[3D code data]
───

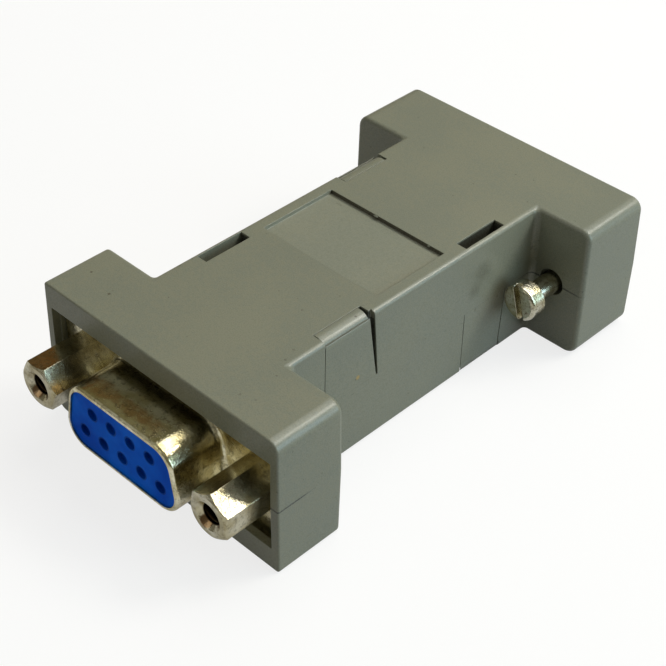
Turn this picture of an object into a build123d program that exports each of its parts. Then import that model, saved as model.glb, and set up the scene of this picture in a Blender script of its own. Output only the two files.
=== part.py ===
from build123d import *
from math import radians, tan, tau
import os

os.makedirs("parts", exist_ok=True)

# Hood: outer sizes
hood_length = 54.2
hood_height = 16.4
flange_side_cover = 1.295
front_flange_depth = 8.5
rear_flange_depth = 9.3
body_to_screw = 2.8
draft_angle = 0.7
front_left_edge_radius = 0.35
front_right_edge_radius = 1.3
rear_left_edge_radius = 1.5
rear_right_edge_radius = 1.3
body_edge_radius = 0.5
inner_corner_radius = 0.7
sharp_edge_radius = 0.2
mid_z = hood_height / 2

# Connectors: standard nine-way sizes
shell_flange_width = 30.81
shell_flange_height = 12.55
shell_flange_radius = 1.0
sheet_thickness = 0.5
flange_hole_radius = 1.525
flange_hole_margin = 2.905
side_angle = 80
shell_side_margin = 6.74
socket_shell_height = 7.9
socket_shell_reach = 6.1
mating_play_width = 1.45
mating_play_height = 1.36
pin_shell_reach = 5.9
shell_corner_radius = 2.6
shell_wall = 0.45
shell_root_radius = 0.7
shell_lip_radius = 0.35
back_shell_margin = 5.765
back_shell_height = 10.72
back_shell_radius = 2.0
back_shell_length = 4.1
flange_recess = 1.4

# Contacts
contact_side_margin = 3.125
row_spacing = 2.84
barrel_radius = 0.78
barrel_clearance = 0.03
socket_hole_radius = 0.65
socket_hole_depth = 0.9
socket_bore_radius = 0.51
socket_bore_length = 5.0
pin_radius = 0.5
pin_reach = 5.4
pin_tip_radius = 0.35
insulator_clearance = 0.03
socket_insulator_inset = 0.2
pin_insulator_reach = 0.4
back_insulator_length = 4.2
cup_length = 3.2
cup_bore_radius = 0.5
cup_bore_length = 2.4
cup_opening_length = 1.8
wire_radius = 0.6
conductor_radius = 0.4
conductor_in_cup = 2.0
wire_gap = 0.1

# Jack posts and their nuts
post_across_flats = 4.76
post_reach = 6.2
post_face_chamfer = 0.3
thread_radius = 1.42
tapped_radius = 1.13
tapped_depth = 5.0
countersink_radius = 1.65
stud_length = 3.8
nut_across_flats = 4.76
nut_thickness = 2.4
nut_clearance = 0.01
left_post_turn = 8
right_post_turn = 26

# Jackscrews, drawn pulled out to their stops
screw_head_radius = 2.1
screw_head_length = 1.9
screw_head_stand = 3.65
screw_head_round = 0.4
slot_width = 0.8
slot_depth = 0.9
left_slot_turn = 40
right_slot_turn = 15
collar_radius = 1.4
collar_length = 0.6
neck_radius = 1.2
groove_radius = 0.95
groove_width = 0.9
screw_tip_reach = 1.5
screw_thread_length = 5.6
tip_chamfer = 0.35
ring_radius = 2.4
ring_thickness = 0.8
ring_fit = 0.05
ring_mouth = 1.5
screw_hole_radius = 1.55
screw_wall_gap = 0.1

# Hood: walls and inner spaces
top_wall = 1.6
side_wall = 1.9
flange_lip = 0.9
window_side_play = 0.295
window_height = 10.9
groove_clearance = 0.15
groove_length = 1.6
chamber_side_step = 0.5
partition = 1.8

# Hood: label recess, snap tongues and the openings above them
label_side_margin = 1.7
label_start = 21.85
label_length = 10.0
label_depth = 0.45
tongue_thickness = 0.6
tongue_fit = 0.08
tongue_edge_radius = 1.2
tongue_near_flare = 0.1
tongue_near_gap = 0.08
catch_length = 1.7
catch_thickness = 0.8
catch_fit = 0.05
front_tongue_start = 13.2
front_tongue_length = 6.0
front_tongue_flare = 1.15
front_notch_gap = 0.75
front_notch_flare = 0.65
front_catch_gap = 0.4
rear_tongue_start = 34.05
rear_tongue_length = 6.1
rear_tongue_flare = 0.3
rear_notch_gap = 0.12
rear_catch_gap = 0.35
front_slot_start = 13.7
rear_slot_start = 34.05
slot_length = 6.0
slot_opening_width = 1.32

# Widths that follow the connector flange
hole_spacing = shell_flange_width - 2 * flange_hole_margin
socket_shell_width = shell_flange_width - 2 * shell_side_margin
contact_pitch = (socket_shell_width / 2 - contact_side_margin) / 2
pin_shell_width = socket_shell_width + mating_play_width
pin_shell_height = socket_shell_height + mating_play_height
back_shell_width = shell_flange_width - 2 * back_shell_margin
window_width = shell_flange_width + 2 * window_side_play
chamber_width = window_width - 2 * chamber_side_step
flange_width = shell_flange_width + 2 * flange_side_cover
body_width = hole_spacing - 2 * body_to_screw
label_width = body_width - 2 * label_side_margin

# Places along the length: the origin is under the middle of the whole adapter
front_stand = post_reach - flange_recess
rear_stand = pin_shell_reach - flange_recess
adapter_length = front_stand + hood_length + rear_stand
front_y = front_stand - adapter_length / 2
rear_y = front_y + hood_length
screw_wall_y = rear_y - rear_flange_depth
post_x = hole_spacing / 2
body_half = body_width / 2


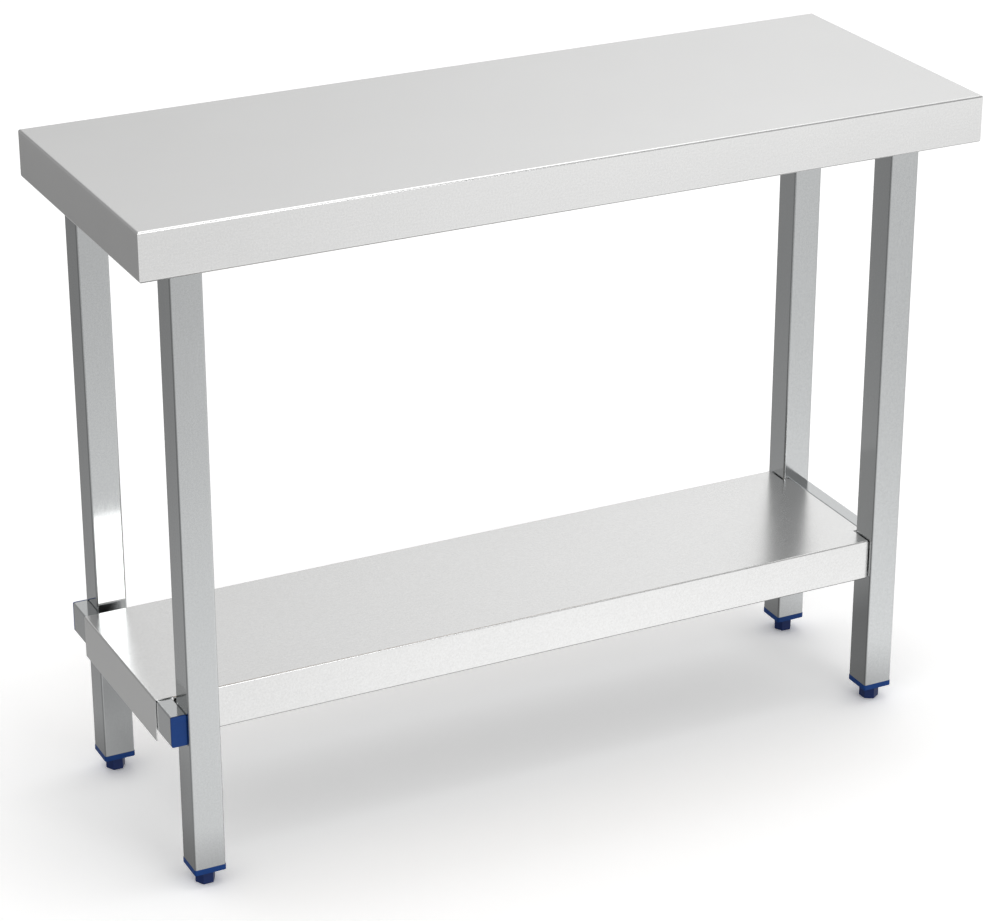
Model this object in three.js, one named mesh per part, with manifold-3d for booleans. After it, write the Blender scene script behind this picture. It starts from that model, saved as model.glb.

───

Prompt:
Set down the lines above as they stand, starting with the first line and ending with the line that contains "wire_gap = 0.1".

Worked solution:
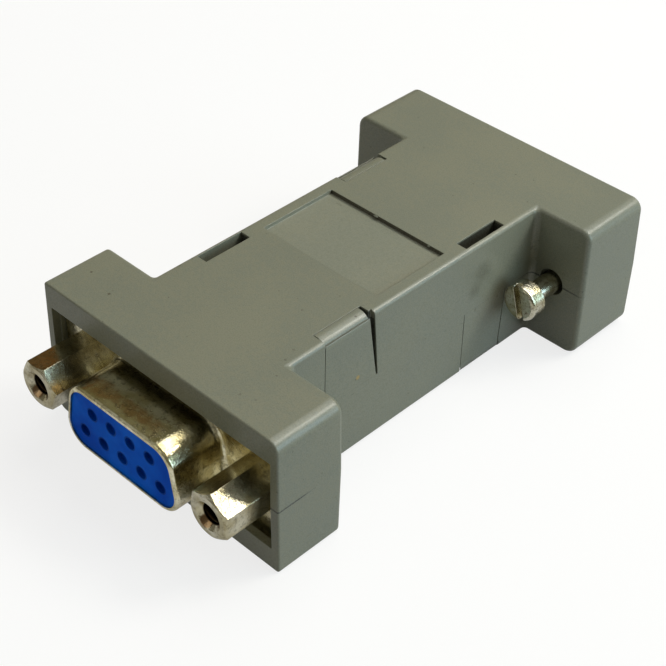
Turn this picture of an object into a build123d program that exports each of its parts. Then import that model, saved as model.glb, and set up the scene of this picture in a Blender script of its own. Output only the two files.
=== part.py ===
from build123d import *
from math import radians, tan, tau
import os

os.makedirs("parts", exist_ok=True)

# Hood: outer sizes
hood_length = 54.2
hood_height = 16.4
flange_side_cover = 1.295
front_flange_depth = 8.5
rear_flange_depth = 9.3
body_to_screw = 2.8
draft_angle = 0.7
front_left_edge_radius = 0.35
front_right_edge_radius = 1.3
rear_left_edge_radius = 1.5
rear_right_edge_radius = 1.3
body_edge_radius = 0.5
inner_corner_radius = 0.7
sharp_edge_radius = 0.2
mid_z = hood_height / 2

# Connectors: standard nine-way sizes
shell_flange_width = 30.81
shell_flange_height = 12.55
shell_flange_radius = 1.0
sheet_thickness = 0.5
flange_hole_radius = 1.525
flange_hole_margin = 2.905
side_angle = 80
shell_side_margin = 6.74
socket_shell_height = 7.9
socket_shell_reach = 6.1
mating_play_width = 1.45
mating_play_height = 1.36
pin_shell_reach = 5.9
shell_corner_radius = 2.6
shell_wall = 0.45
shell_root_radius = 0.7
shell_lip_radius = 0.35
back_shell_margin = 5.765
back_shell_height = 10.72
back_shell_radius = 2.0
back_shell_length = 4.1
flange_recess = 1.4

# Contacts
contact_side_margin = 3.125
row_spacing = 2.84
barrel_radius = 0.78
barrel_clearance = 0.03
socket_hole_radius = 0.65
socket_hole_depth = 0.9
socket_bore_radius = 0.51
socket_bore_length = 5.0
pin_radius = 0.5
pin_reach = 5.4
pin_tip_radius = 0.35
insulator_clearance = 0.03
socket_insulator_inset = 0.2
pin_insulator_reach = 0.4
back_insulator_length = 4.2
cup_length = 3.2
cup_bore_radius = 0.5
cup_bore_length = 2.4
cup_opening_length = 1.8
wire_radius = 0.6
conductor_radius = 0.4
conductor_in_cup = 2.0
wire_gap = 0.1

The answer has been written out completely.